Carlson migrated to New Zealand in 2006 after being subjected to a series of thefts, including her car being stolen and an armed robbery in her workplace. During a break-in at her home, Urzila and her neighbours confronted the intruder with cricket bats.
She became a professional comedian in 2008, when she was 32, and moves between New Zealand and Australia to perform live shows and appear in television comedies.
Her popular Australian television show appearances include Spicks and Specks, Have You Been Paying Attention?, Orange is the New Brown, The Project, Studio 10, and Hughesy, We Have a Problem.
She has had eight sold-out seasons at the Melbourne International Comedy Festival, with her 2019 show being that year's highest ticket seller. And she was one of the performers chosen to appear in the festival's introductory Gala event from 2016 to 2018.
The company presenting Urzila Carlson - Token African is Live Nation.
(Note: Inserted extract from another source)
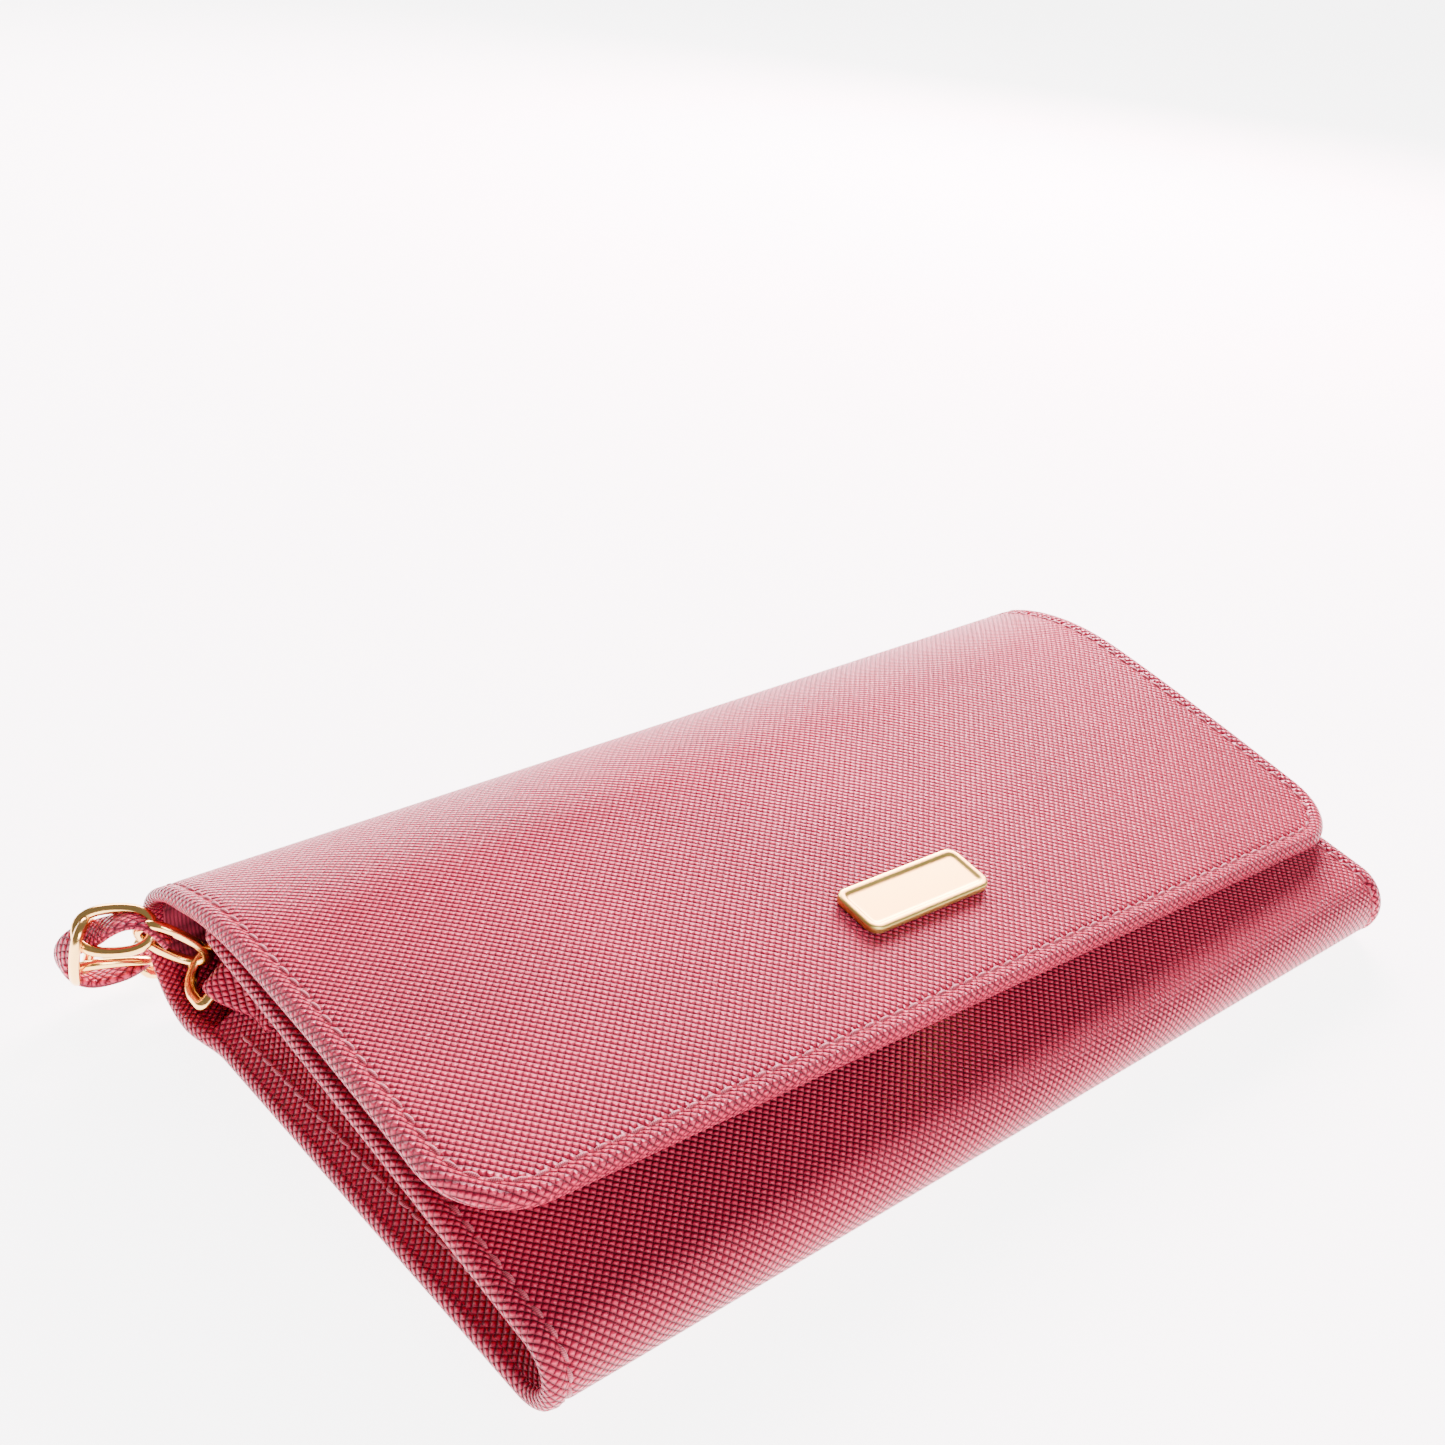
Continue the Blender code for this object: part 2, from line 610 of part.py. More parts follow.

The show's ticket price is $61.
The title character and performer in Geoffrey Robertson QC - It's No Longer Hypothetical is an international human rights judge and barrister who was born and bred in Sydney, but went to England to study at Oxford University when he received a Rhodes scholarship.
He stayed there after graduating and founded Doughty Street Chambers, which is the largest human rights practice in Europe.
He holds a dual citizenship and is a Master of the Middle Temple, one of four centuries-old ancient Inns of Court where legal professionals have had or attended weddings, gala dinners, garden parties, board meetings and AGMs since it was built in the 16th century.
The show, which is presented by Lateral Events, has the international human rights judge and barrister analysing Brexit and Trump in a post-truth era and calling for Australia's constitutional regeneration after the bushfires.
Robertson, 74, will explain what is really happening to the royal family and to Julian Assange, and how fake news distorts democracy.
The show gives an insight into Geoffrey Robertson's life and famous cases, and his current crusade to restore cultural property to the people - including Indigenous Australians - from whom it has been stolen.
From his outspoken leadership of students in the 1960s to his work fighting for the lives of death row inmates, Robertson's career has been marked by courage, determination and fierce independence.
He was involved in the prosecution of General Pinochet and Hastings Banda and in the defence of Salman Rushdie, Mike Tyson, Julian Assange and Lula (former president of Brazil).
Robertson also exposed the gun-running in the Caribbean by the powerful Colombian drug cartel and terrorist-type criminal organisation Medellin Cartel and helped to restore democracy in Fiji.
He is credited with changing the way many people think about human rights, notably through his book Crimes Against Humanity.
His autobiography, Rather His Own Man - In Courts with Tyrants, Tarts and Troublemakers, was published by Penguin/Random House in 2018.
The show's ticket prices range from Student $70 to Premium $146, with A Reserve tickets $106 and B Reserve $86.
Civic box-office: 4929 1977.
Theatre Review
Waiting for Lefty.
Reamus Youth Theatre,
Maitland Repertory Theatre.
Season ends on May 22.
THE actors and production team have certainly brought out the timeless nature of this play that was written by American author Clifford Odets in 1934 when he attended meetings held by cab drivers and their union officials after the taxi companies in New York tried to force them to take wage cuts following the outbreak of the Great Depression.
The show, directed by Joanne Lawler and with a cast of 12 actors aged from the mid teens to mid 20s, has the audience sitting in a hall where the striking drivers are meeting.
Union officials are sitting at the back of the stage and occasional loud boos and protests are delivered by people standing behind the audience.
The actors adeptly move between the hall and the very different venues where the people affected by the strike live or the workplaces of their relatives.
In the first scene set outside the hall, for example, a taxi driver arrives home to find that a company that supplied their furniture has taken it away because they haven't been paying the monthly hire cost.
Likewise, the scenes in the hall make it clear that the striking drivers aren't happy about the way their officials are handling the matter.
Waiting fort Lefty runs for a brisk 50 minutes, with the darkly comic moments prompting much laughter from the audience.